Entries follow. Set all of them down as they stand.

· · · ·

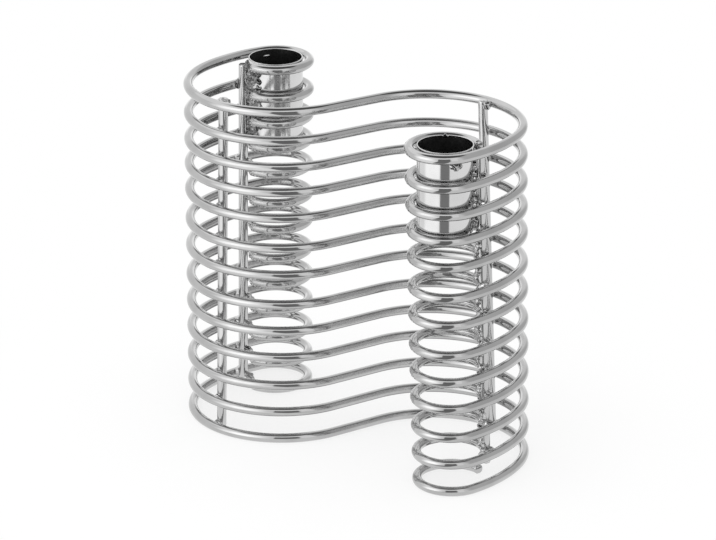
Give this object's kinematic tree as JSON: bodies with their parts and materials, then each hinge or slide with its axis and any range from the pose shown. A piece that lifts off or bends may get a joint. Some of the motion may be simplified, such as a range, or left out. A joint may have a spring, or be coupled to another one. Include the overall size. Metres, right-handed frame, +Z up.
{
  "type": "candle holder",
  "caption": "Tabletop taper candle holder: stacked S-shaped scroll wires of polished round bar, welded to upright rods, with a thin tubular candle cup standing in the ring at each end.",
  "frame": {"origin": "middle of the footprint, on the ground under the stack", "axes": "+X from the left cup to the right cup, +Y toward the back on the side of the right lobe, +Z up along the cups' bores"},
  "size_m": [0.1646, 0.1078, 0.1479],
  "materials": {
    "wire_steel": "polished",
    "rod_steel": "polished",
    "cup_steel": "polished",
    "weld_metal": "rough bead"
  },
  "bodies": {
    "root": {"scroll_wire_01": "wire_steel", "scroll_wire_02": "wire_steel", "scroll_wire_03": "wire_steel", "scroll_wire_04": "wire_steel", "scroll_wire_05": "wire_steel", "scroll_wire_06": "wire_steel", "scroll_wire_07": "wire_steel", "scroll_wire_08": "wire_steel", "scroll_wire_09": "wire_steel", "scroll_wire_10": "wire_steel", "scroll_wire_11": "wire_steel", "scroll_wire_12": "wire_steel", "scroll_wire_13": "wire_steel", "left_lobe_rod": "rod_steel", "left_cup_post": "rod_steel", "left_cup_tube": "cup_steel", "left_cup_floor": "cup_steel", "left_rod_welds": "weld_metal", "left_post_welds": "weld_metal", "right_lobe_rod": "rod_steel", "right_cup_post": "rod_steel", "right_cup_tube": "cup_steel", "right_cup_floor": "cup_steel", "right_rod_welds": "weld_metal", "right_post_welds": "weld_metal"}
  },
  "joints": []
}
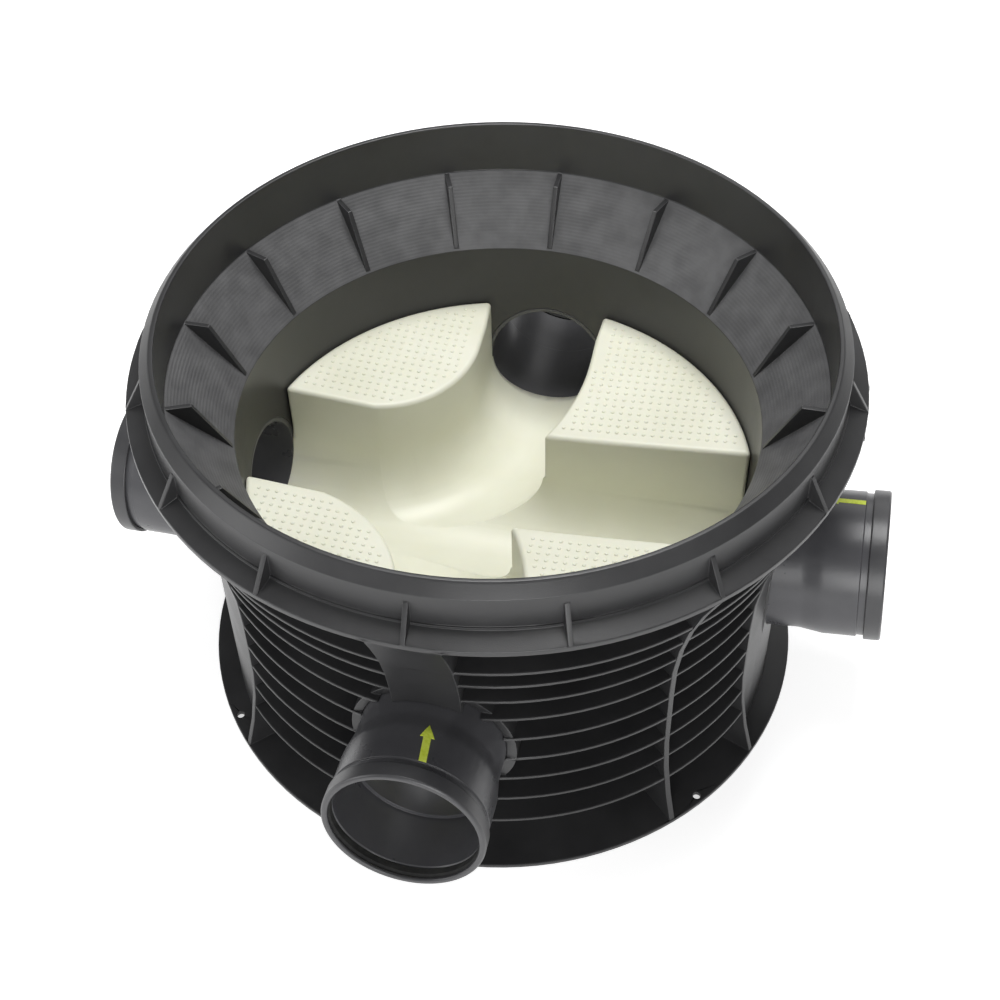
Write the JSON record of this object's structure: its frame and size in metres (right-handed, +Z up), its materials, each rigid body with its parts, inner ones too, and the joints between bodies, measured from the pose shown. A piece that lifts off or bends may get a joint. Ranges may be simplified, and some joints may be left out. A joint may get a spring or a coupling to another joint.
{
  "type": "drain inspection chamber",
  "caption": "Ribbed round drain inspection chamber base with a wide riser collar, pipe sockets at right angles and a pale benching insert with swept channels.",
  "frame": {"origin": "centre of the chamber on the ground, under the foot flange", "axes": "+Z up along the chamber's axis, -Y towards the front inlet, +X towards the right inlet, -X towards the outlet"},
  "size_m": [0.949, 0.949, 0.517],
  "materials": {
    "black_pp": "charcoal black moulded polypropylene, slightly glossy, fine mould texture",
    "socket_pp": "charcoal black moulded polypropylene, slightly smoother than the body",
    "cap_pp": "black moulded polypropylene ring, semi gloss",
    "cream_pp": "cream moulded polypropylene, satin",
    "seal_rubber": "black lip seal rubber"
  },
  "bodies": {
    "root": {"chamber_body": "black_pp", "benching": "cream_pp", "socket_front": "socket_pp", "socket_right": "socket_pp", "socket_rear": "socket_pp", "socket_left": "socket_pp", "seal_cap_front": "cap_pp", "seal_cap_right": "cap_pp", "seal_cap_rear": "cap_pp", "seal_cap_left": "cap_pp", "lip_seal_front": "seal_rubber", "lip_seal_right": "seal_rubber", "lip_seal_rear": "seal_rubber", "lip_seal_left": "seal_rubber"}
  },
  "joints": []
}
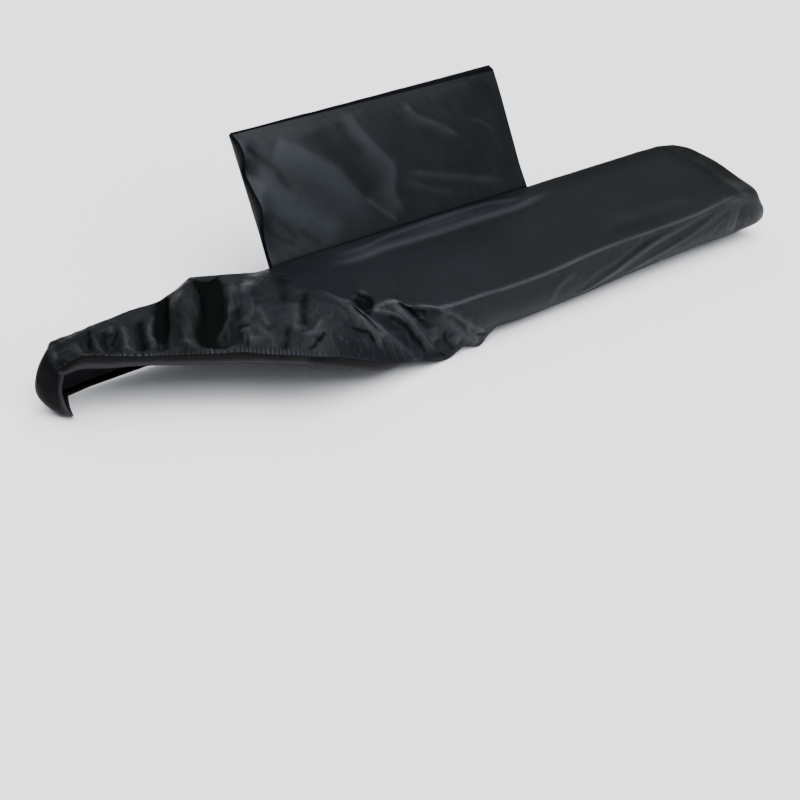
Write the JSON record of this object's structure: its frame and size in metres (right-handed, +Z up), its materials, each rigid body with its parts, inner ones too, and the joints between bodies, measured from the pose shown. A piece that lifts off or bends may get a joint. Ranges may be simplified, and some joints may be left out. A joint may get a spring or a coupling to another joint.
{
  "type": "piano cover",
  "caption": "Long fitted dust cover for a digital piano: soft fabric with a gathered elastic hem, its front left hem turned up, and an upright hood at the rear edge for the music rest.",
  "frame": {"origin": "underside of the top panel at its middle, where the cover rests on the instrument's top", "axes": "+X along the cover to its right end, +Y from the front to the rear where the hood stands, +Z up"},
  "size_m": [1.3767, 0.3913, 0.313],
  "materials": {
    "cover_fabric": "black closely woven polyester with a soft sheen, creased and gathered",
    "elastic": "black fabric casing drawn smooth over elastic, slightly satin",
    "hood_fabric": "black closely woven polyester with a soft blue grey sheen and long creases"
  },
  "bodies": {
    "root": {"cover_cloth": "cover_fabric", "elastic_band": "elastic", "hood_front_panel": "hood_fabric", "hood_back_panel": "hood_fabric", "hood_gusset": "hood_fabric"}
  },
  "joints": []
}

· · · ·

### [RESULT OF THE TASK]
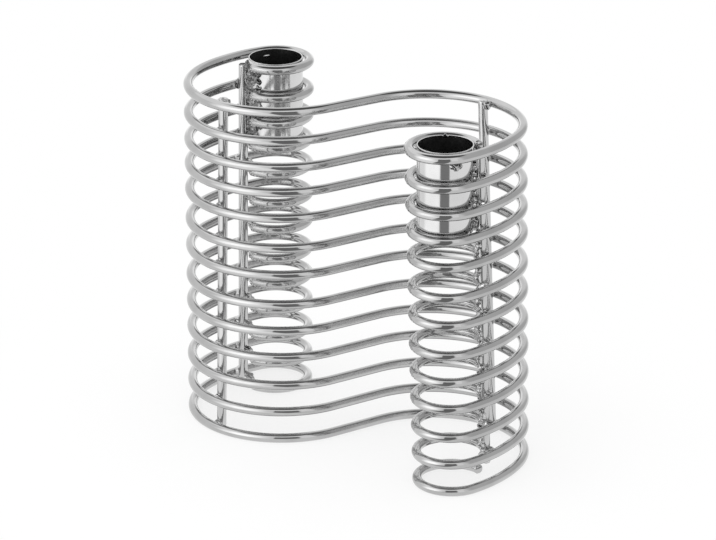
Give this object's kinematic tree as JSON: bodies with their parts and materials, then each hinge or slide with its axis and any range from the pose shown. A piece that lifts off or bends may get a joint. Some of the motion may be simplified, such as a range, or left out. A joint may have a spring, or be coupled to another one. Include the overall size. Metres, right-handed frame, +Z up.
{
  "type": "candle holder",
  "caption": "Tabletop taper candle holder: stacked S-shaped scroll wires of polished round bar, welded to upright rods, with a thin tubular candle cup standing in the ring at each end.",
  "frame": {"origin": "middle of the footprint, on the ground under the stack", "axes": "+X from the left cup to the right cup, +Y toward the back on the side of the right lobe, +Z up along the cups' bores"},
  "size_m": [0.1646, 0.1078, 0.1479],
  "materials": {
    "wire_steel": "polished",
    "rod_steel": "polished",
    "cup_steel": "polished",
    "weld_metal": "rough bead"
  },
  "bodies": {
    "root": {"scroll_wire_01": "wire_steel", "scroll_wire_02": "wire_steel", "scroll_wire_03": "wire_steel", "scroll_wire_04": "wire_steel", "scroll_wire_05": "wire_steel", "scroll_wire_06": "wire_steel", "scroll_wire_07": "wire_steel", "scroll_wire_08": "wire_steel", "scroll_wire_09": "wire_steel", "scroll_wire_10": "wire_steel", "scroll_wire_11": "wire_steel", "scroll_wire_12": "wire_steel", "scroll_wire_13": "wire_steel", "left_lobe_rod": "rod_steel", "left_cup_post": "rod_steel", "left_cup_tube": "cup_steel", "left_cup_floor": "cup_steel", "left_rod_welds": "weld_metal", "left_post_welds": "weld_metal", "right_lobe_rod": "rod_steel", "right_cup_post": "rod_steel", "right_cup_tube": "cup_steel", "right_cup_floor": "cup_steel", "right_rod_welds": "weld_metal", "right_post_welds": "weld_metal"}
  },
  "joints": []
}
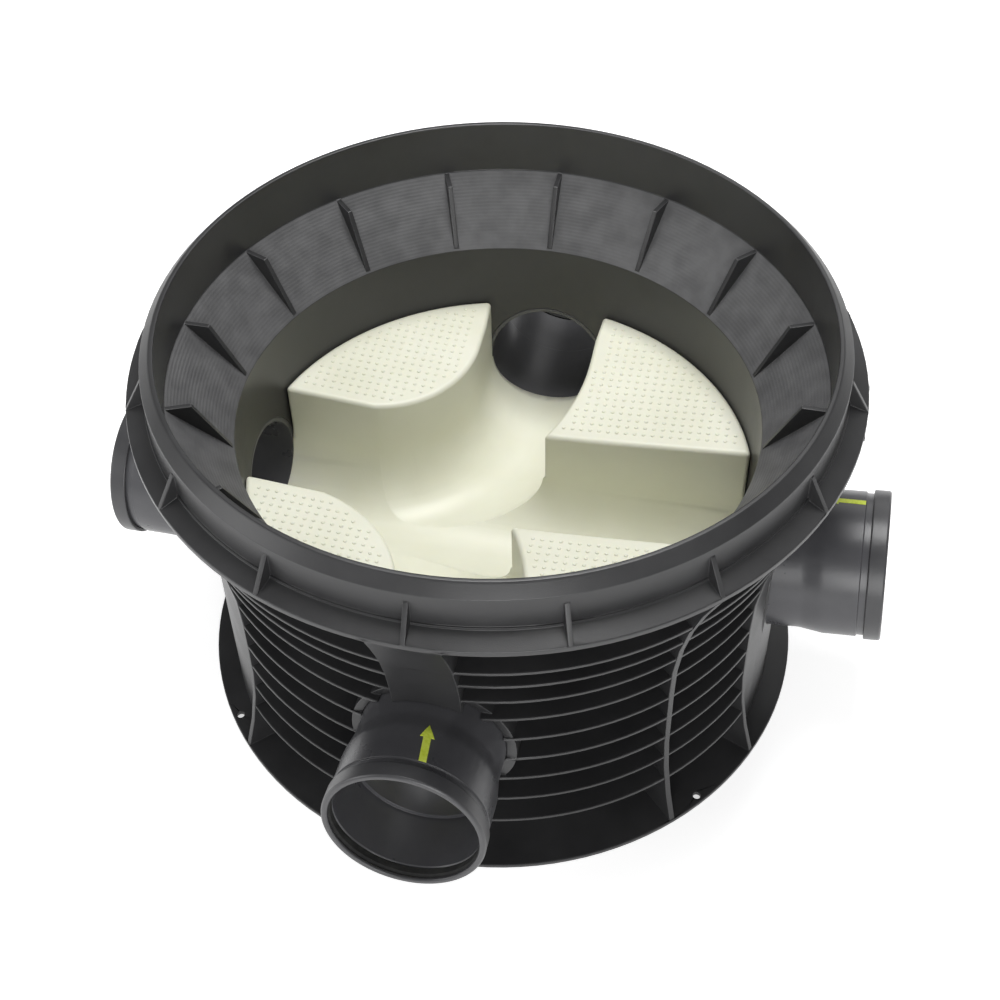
Write the JSON record of this object's structure: its frame and size in metres (right-handed, +Z up), its materials, each rigid body with its parts, inner ones too, and the joints between bodies, measured from the pose shown. A piece that lifts off or bends may get a joint. Ranges may be simplified, and some joints may be left out. A joint may get a spring or a coupling to another joint.
{
  "type": "drain inspection chamber",
  "caption": "Ribbed round drain inspection chamber base with a wide riser collar, pipe sockets at right angles and a pale benching insert with swept channels.",
  "frame": {"origin": "centre of the chamber on the ground, under the foot flange", "axes": "+Z up along the chamber's axis, -Y towards the front inlet, +X towards the right inlet, -X towards the outlet"},
  "size_m": [0.949, 0.949, 0.517],
  "materials": {
    "black_pp": "charcoal black moulded polypropylene, slightly glossy, fine mould texture",
    "socket_pp": "charcoal black moulded polypropylene, slightly smoother than the body",
    "cap_pp": "black moulded polypropylene ring, semi gloss",
    "cream_pp": "cream moulded polypropylene, satin",
    "seal_rubber": "black lip seal rubber"
  },
  "bodies": {
    "root": {"chamber_body": "black_pp", "benching": "cream_pp", "socket_front": "socket_pp", "socket_right": "socket_pp", "socket_rear": "socket_pp", "socket_left": "socket_pp", "seal_cap_front": "cap_pp", "seal_cap_right": "cap_pp", "seal_cap_rear": "cap_pp", "seal_cap_left": "cap_pp", "lip_seal_front": "seal_rubber", "lip_seal_right": "seal_rubber", "lip_seal_rear": "seal_rubber", "lip_seal_left": "seal_rubber"}
  },
  "joints": []
}
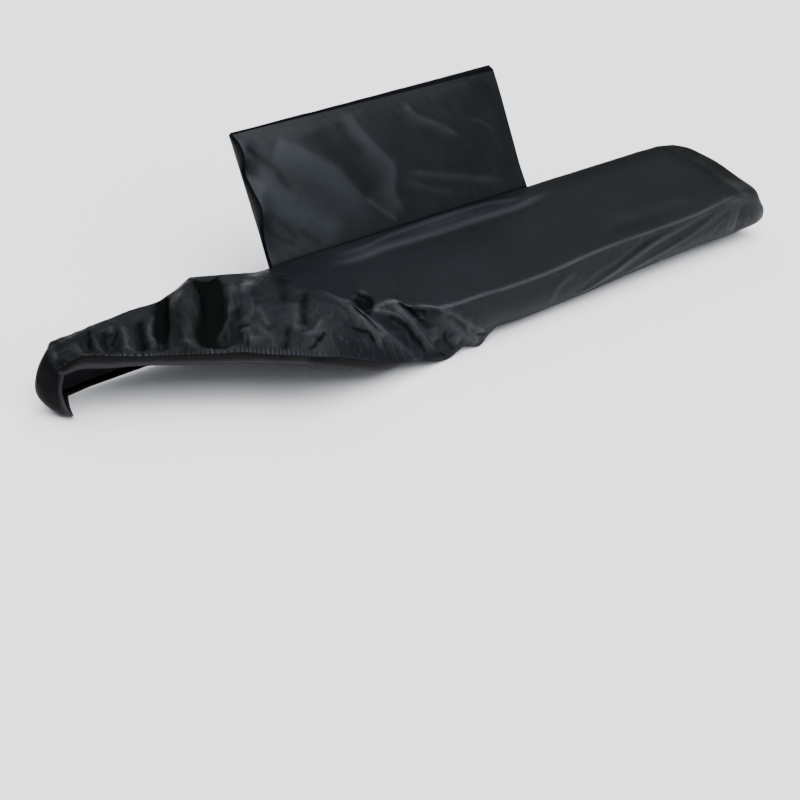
Write the JSON record of this object's structure: its frame and size in metres (right-handed, +Z up), its materials, each rigid body with its parts, inner ones too, and the joints between bodies, measured from the pose shown. A piece that lifts off or bends may get a joint. Ranges may be simplified, and some joints may be left out. A joint may get a spring or a coupling to another joint.
{
  "type": "piano cover",
  "caption": "Long fitted dust cover for a digital piano: soft fabric with a gathered elastic hem, its front left hem turned up, and an upright hood at the rear edge for the music rest.",
  "frame": {"origin": "underside of the top panel at its middle, where the cover rests on the instrument's top", "axes": "+X along the cover to its right end, +Y from the front to the rear where the hood stands, +Z up"},
  "size_m": [1.3767, 0.3913, 0.313],
  "materials": {
    "cover_fabric": "black closely woven polyester with a soft sheen, creased and gathered",
    "elastic": "black fabric casing drawn smooth over elastic, slightly satin",
    "hood_fabric": "black closely woven polyester with a soft blue grey sheen and long creases"
  },
  "bodies": {
    "root": {"cover_cloth": "cover_fabric", "elastic_band": "elastic", "hood_front_panel": "hood_fabric", "hood_back_panel": "hood_fabric", "hood_gusset": "hood_fabric"}
  },
  "joints": []
}